Global hotels – key investment transactions
Los Angeles
A notable cross-border transaction involving Chinese capital was the acquisition of the Marriott Los Angeles Downtown
by China-based Shenzhen New World who acquired the 469-room hotel for US$63 million.
Australia
Indicative of strong Asian buyer interest in Australian hotel assets, Singapore-listed CDL Hospitality Trusts purchased
the TAHL (Tourism Asset Holdings Limited) hotels portfolio for A$175 million (US$160 million). The portfolio comprises
five properties totalling 1,139 rooms, leased and managed by the Accor Group.
Corporate sale and leasebacks
Recent sale-leasebacks around the globe include:
Australia
Leighton Holdings Limited announced that it has signed a contract to sell the South Tower in Brisbane’s Fortitude Valley
to AFIAA for A$94 million (US$87 million). AFIAA is the investment foundation of 18 Swiss pension funds. The tower is
fully leased to Leighton as its new headquarters on a fixed 10-year lease.
Spain
Banco Sadabell agreed to a €403 million ($US560 million) sale-leaseback on a portfolio of bank branches. The sale to
UK investor Moor Park Capital Partners, consisting of 378 branches, reflects an initial yield of 6.65%. Banco Sadabell
will formalise a long-term lease.
COPYRIGHT © JONES LANG LASALLE IP, INC. 2010. All Rights Reserved 16
Global Market Perspective April 2010
United Kingdom
Liberty Plc sold its flagship store in London’s Regent Street for £41.5 million ($US62 million) in a sale-leaseback. The
company sold the freehold interest in the 125,000 square feet store to private property investment firm Sirosa. Liberty will
take a 30-year lease on the building at an initial annual rent of £2.1 million (US$2.9 million), with five yearly fixed rent
reviews.
United States
Brookfield Asset Management is looking to sell two Tampa office buildings, fully leased to JPMorgan.

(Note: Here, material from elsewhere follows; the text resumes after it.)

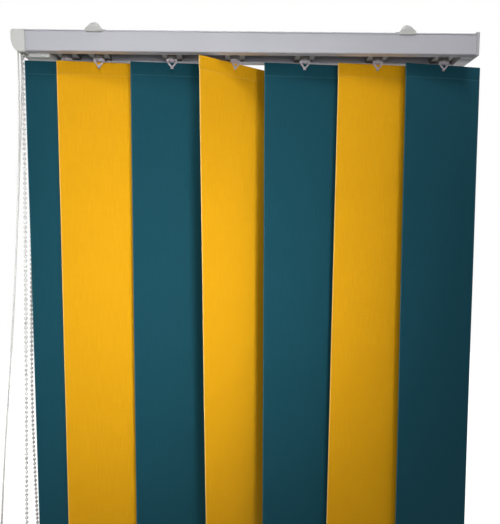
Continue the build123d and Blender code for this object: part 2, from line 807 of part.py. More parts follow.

The buildings,
which encompass 321,000 square feet, are expected to attract bids of at least US$55 million, equating to an initial yield
of less than 7%. The two buildings were part of a larger US$200 million portfolio transaction in April. As part of that deal,
JPMorgan signed a 15-year lease on one building and a 20-year lease on the other.